STATED PROBLEM: Extract all of the data and reproduce it precisely.

PROVIDED DATA:

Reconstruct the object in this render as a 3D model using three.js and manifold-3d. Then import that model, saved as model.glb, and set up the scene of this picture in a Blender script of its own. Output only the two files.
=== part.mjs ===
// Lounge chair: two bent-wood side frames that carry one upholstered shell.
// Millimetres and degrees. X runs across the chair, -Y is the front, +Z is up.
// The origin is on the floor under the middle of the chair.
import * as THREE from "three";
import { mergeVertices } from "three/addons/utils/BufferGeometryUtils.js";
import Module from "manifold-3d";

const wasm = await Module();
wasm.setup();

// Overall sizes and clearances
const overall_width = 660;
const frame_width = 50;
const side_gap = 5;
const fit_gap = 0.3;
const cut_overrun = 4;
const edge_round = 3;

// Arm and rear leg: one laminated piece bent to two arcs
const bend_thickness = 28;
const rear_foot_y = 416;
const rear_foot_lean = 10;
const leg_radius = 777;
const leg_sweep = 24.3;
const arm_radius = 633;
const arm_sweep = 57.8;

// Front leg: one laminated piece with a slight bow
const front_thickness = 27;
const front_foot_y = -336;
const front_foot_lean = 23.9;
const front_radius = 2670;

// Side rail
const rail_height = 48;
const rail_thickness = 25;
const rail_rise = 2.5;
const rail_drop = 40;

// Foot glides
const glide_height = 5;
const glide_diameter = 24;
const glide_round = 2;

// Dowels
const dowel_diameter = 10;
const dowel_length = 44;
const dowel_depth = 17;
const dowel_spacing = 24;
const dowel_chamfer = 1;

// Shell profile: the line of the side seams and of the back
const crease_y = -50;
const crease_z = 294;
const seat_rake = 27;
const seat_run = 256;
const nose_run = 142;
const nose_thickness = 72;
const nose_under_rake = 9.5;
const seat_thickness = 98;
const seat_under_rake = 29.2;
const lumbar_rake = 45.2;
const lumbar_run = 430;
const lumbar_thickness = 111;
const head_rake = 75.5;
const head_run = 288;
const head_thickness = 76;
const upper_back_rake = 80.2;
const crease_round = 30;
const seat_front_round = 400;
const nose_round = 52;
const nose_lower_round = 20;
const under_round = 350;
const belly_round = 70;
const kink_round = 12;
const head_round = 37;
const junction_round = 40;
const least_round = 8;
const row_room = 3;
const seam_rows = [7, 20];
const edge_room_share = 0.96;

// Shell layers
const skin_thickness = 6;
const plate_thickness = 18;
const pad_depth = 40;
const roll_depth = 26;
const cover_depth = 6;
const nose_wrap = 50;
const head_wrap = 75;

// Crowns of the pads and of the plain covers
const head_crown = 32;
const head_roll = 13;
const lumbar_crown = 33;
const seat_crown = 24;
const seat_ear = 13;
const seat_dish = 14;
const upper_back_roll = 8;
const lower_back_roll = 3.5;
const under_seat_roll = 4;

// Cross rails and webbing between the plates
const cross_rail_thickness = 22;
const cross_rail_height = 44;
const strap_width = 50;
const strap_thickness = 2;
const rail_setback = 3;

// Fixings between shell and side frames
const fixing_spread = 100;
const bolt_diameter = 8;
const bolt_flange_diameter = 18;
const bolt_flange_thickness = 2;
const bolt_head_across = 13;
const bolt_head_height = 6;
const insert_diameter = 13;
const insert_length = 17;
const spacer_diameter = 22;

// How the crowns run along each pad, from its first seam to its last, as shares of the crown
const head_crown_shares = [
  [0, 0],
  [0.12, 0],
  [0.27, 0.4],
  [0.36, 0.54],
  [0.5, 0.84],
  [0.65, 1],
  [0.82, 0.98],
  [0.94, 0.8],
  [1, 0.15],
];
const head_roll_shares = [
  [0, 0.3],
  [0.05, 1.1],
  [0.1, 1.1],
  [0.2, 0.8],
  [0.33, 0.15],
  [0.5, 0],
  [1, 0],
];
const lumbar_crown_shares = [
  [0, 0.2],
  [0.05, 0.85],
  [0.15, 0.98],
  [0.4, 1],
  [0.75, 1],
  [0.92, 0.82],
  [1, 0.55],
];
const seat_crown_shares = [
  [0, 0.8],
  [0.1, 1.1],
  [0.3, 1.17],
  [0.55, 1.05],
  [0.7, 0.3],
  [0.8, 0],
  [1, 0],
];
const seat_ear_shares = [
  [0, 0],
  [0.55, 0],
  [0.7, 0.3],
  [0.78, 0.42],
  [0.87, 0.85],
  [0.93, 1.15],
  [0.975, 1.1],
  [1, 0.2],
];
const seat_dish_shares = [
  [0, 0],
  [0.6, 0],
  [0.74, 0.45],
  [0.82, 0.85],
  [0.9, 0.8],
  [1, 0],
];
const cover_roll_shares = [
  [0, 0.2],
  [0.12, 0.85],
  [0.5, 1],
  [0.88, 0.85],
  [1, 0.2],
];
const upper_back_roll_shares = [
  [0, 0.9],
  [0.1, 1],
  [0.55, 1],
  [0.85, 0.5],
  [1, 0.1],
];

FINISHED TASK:
Reconstruct the object in this render as a 3D model using three.js and manifold-3d. Then import that model, saved as model.glb, and set up the scene of this picture in a Blender script of its own. Output only the two files.
=== part.mjs ===
// Lounge chair: two bent-wood side frames that carry one upholstered shell.
// Millimetres and degrees. X runs across the chair, -Y is the front, +Z is up.
// The origin is on the floor under the middle of the chair.
import * as THREE from "three";
import { mergeVertices } from "three/addons/utils/BufferGeometryUtils.js";
import Module from "manifold-3d";

const wasm = await Module();
wasm.setup();

// Overall sizes and clearances
const overall_width = 660;
const frame_width = 50;
const side_gap = 5;
const fit_gap = 0.3;
const cut_overrun = 4;
const edge_round = 3;

// Arm and rear leg: one laminated piece bent to two arcs
const bend_thickness = 28;
const rear_foot_y = 416;
const rear_foot_lean = 10;
const leg_radius = 777;
const leg_sweep = 24.3;
const arm_radius = 633;
const arm_sweep = 57.8;

// Front leg: one laminated piece with a slight bow
const front_thickness = 27;
const front_foot_y = -336;
const front_foot_lean = 23.9;
const front_radius = 2670;

// Side rail
const rail_height = 48;
const rail_thickness = 25;
const rail_rise = 2.5;
const rail_drop = 40;

// Foot glides
const glide_height = 5;
const glide_diameter = 24;
const glide_round = 2;

// Dowels
const dowel_diameter = 10;
const dowel_length = 44;
const dowel_depth = 17;
const dowel_spacing = 24;
const dowel_chamfer = 1;

// Shell profile: the line of the side seams and of the back
const crease_y = -50;
const crease_z = 294;
const seat_rake = 27;
const seat_run = 256;
const nose_run = 142;
const nose_thickness = 72;
const nose_under_rake = 9.5;
const seat_thickness = 98;
const seat_under_rake = 29.2;
const lumbar_rake = 45.2;
const lumbar_run = 430;
const lumbar_thickness = 111;
const head_rake = 75.5;
const head_run = 288;
const head_thickness = 76;
const upper_back_rake = 80.2;
const crease_round = 30;
const seat_front_round = 400;
const nose_round = 52;
const nose_lower_round = 20;
const under_round = 350;
const belly_round = 70;
const kink_round = 12;
const head_round = 37;
const junction_round = 40;
const least_round = 8;
const row_room = 3;
const seam_rows = [7, 20];
const edge_room_share = 0.96;

// Shell layers
const skin_thickness = 6;
const plate_thickness = 18;
const pad_depth = 40;
const roll_depth = 26;
const cover_depth = 6;
const nose_wrap = 50;
const head_wrap = 75;

// Crowns of the pads and of the plain covers
const head_crown = 32;
const head_roll = 13;
const lumbar_crown = 33;
const seat_crown = 24;
const seat_ear = 13;
const seat_dish = 14;
const upper_back_roll = 8;
const lower_back_roll = 3.5;
const under_seat_roll = 4;

// Cross rails and webbing between the plates
const cross_rail_thickness = 22;
const cross_rail_height = 44;
const strap_width = 50;
const strap_thickness = 2;
const rail_setback = 3;

// Fixings between shell and side frames
const fixing_spread = 100;
const bolt_diameter = 8;
const bolt_flange_diameter = 18;
const bolt_flange_thickness = 2;
const bolt_head_across = 13;
const bolt_head_height = 6;
const insert_diameter = 13;
const insert_length = 17;
const spacer_diameter = 22;

// How the crowns run along each pad, from its first seam to its last, as shares of the crown
const head_crown_shares = [
  [0, 0],
  [0.12, 0],
  [0.27, 0.4],
  [0.36, 0.54],
  [0.5, 0.84],
  [0.65, 1],
  [0.82, 0.98],
  [0.94, 0.8],
  [1, 0.15],
];
const head_roll_shares = [
  [0, 0.3],
  [0.05, 1.1],
  [0.1, 1.1],
  [0.2, 0.8],
  [0.33, 0.15],
  [0.5, 0],
  [1, 0],
];
const lumbar_crown_shares = [
  [0, 0.2],
  [0.05, 0.85],
  [0.15, 0.98],
  [0.4, 1],
  [0.75, 1],
  [0.92, 0.82],
  [1, 0.55],
];
const seat_crown_shares = [
  [0, 0.8],
  [0.1, 1.1],
  [0.3, 1.17],
  [0.55, 1.05],
  [0.7, 0.3],
  [0.8, 0],
  [1, 0],
];
const seat_ear_shares = [
  [0, 0],
  [0.55, 0],
  [0.7, 0.3],
  [0.78, 0.42],
  [0.87, 0.85],
  [0.93, 1.15],
  [0.975, 1.1],
  [1, 0.2],
];
const seat_dish_shares = [
  [0, 0],
  [0.6, 0],
  [0.74, 0.45],
  [0.82, 0.85],
  [0.9, 0.8],
  [1, 0],
];
const cover_roll_shares = [
  [0, 0.2],
  [0.12, 0.85],
  [0.5, 1],
  [0.88, 0.85],
  [1, 0.2],
];
const upper_back_roll_shares = [
  [0, 0.9],
  [0.1, 1],
  [0.55, 1],
  [0.85, 0.5],
  [1, 0.1],
];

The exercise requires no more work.